# START OF Data provided

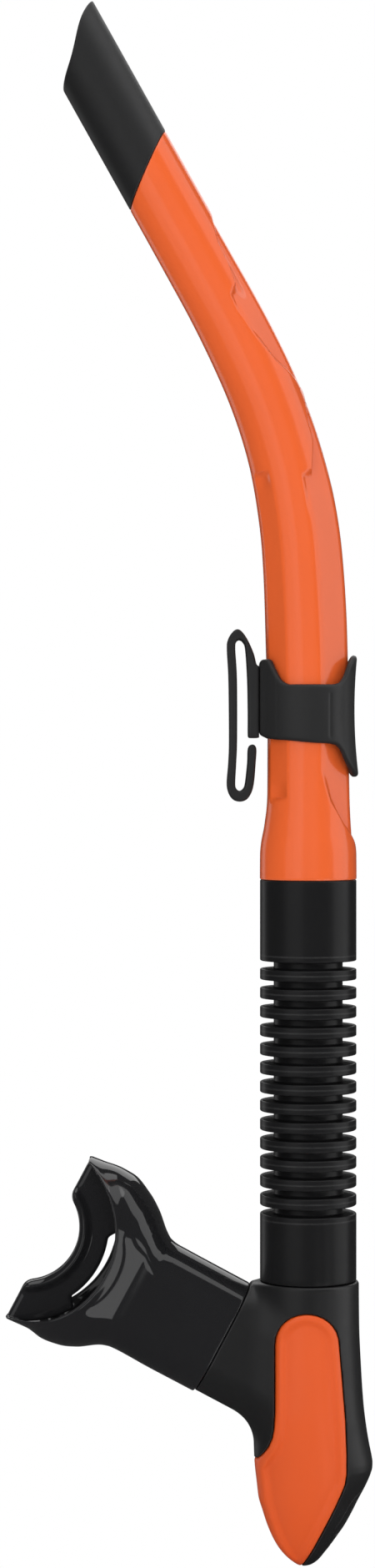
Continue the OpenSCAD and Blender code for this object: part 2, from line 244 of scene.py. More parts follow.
def closed_loft(rings):
    """Points and quads of a closed skin through rings, where the last ring joins the first."""
    count, size = len(rings), len(rings[0])
    ring = np.arange(count)[:, None] * size
    next_ring = np.roll(ring, -1, axis=0)
    step = np.arange(size)[None, :]
    next_step = np.roll(step, -1, axis=1)
    quads = np.stack([ring + step, ring + next_step, next_ring + next_step, next_ring + step], axis=-1)
    return np.concatenate(rings), quads.reshape(-1, 4)


def rounded_profile(corners, step=0.8, arc_steps=4):
    """A closed profile of short edges through (r, z, corner radius) corners, with arcs at the corners."""
    spots = np.array([c[:2] for c in corners], float)
    radii = [c[2] for c in corners]
    path = []
    for i, spot in enumerate(spots):
        back = spots[i - 1] - spot
        ahead = spots[(i + 1) % len(spots)] - spot
        back /= np.linalg.norm(back)
        ahead /= np.linalg.norm(ahead)
        if radii[i] == 0:
            path.append(spot)
            continue
        half = math.acos(np.clip(back @ ahead, -1, 1)) / 2
        reach = radii[i] / math.tan(half)
        centre = spot + (back + ahead) / np.linalg.norm(back + ahead) * radii[i] / math.sin(half)
        start = spot + back * reach - centre
        end = spot + ahead * reach - centre
        sweep = math.pi - 2 * half
        for k in range(arc_steps + 1):
            t = k / arc_steps
            blend = math.sin((1 - t) * sweep) * start + math.sin(t * sweep) * end
            path.append(centre + blend / math.sin(sweep))
    fine = []
    for a, b in zip(path, path[1:] + path[:1]):
        parts = max(1, math.ceil(np.linalg.norm(b - a) / step))
        fine += [a + (b - a) * k / parts for k in range(parts)]
    return np.array(fine)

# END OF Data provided

* Problem requirements
Using the data above, restate word for word the lines from its opening line through the line that contains "return np.concatenate(rings), quads.reshape(-1, 4)", and no more.

* Answer to the problem
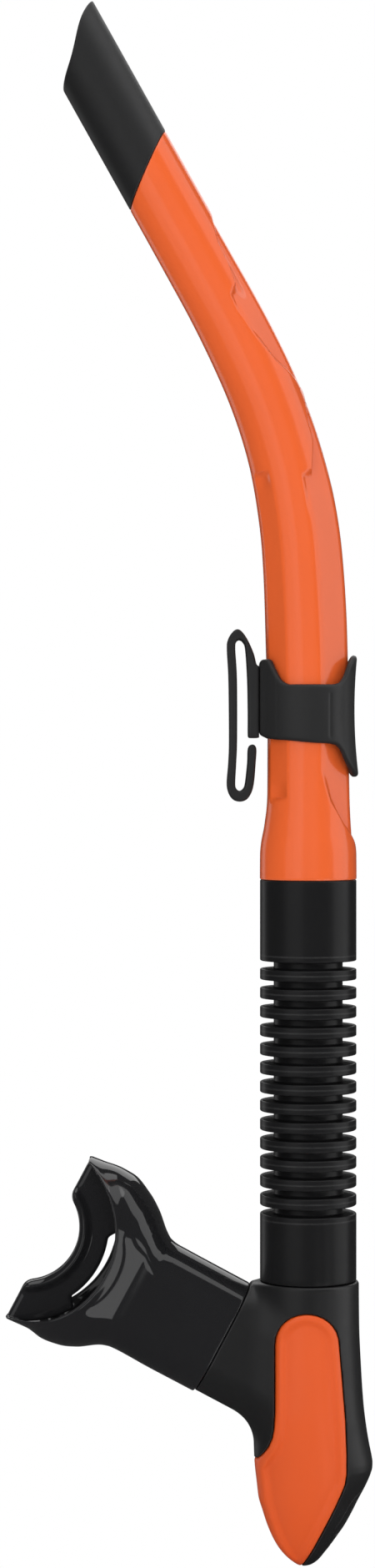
Continue the OpenSCAD and Blender code for this object: part 2, from line 244 of scene.py. More parts follow.
def closed_loft(rings):
    """Points and quads of a closed skin through rings, where the last ring joins the first."""
    count, size = len(rings), len(rings[0])
    ring = np.arange(count)[:, None] * size
    next_ring = np.roll(ring, -1, axis=0)
    step = np.arange(size)[None, :]
    next_step = np.roll(step, -1, axis=1)
    quads = np.stack([ring + step, ring + next_step, next_ring + next_step, next_ring + step], axis=-1)
    return np.concatenate(rings), quads.reshape(-1, 4)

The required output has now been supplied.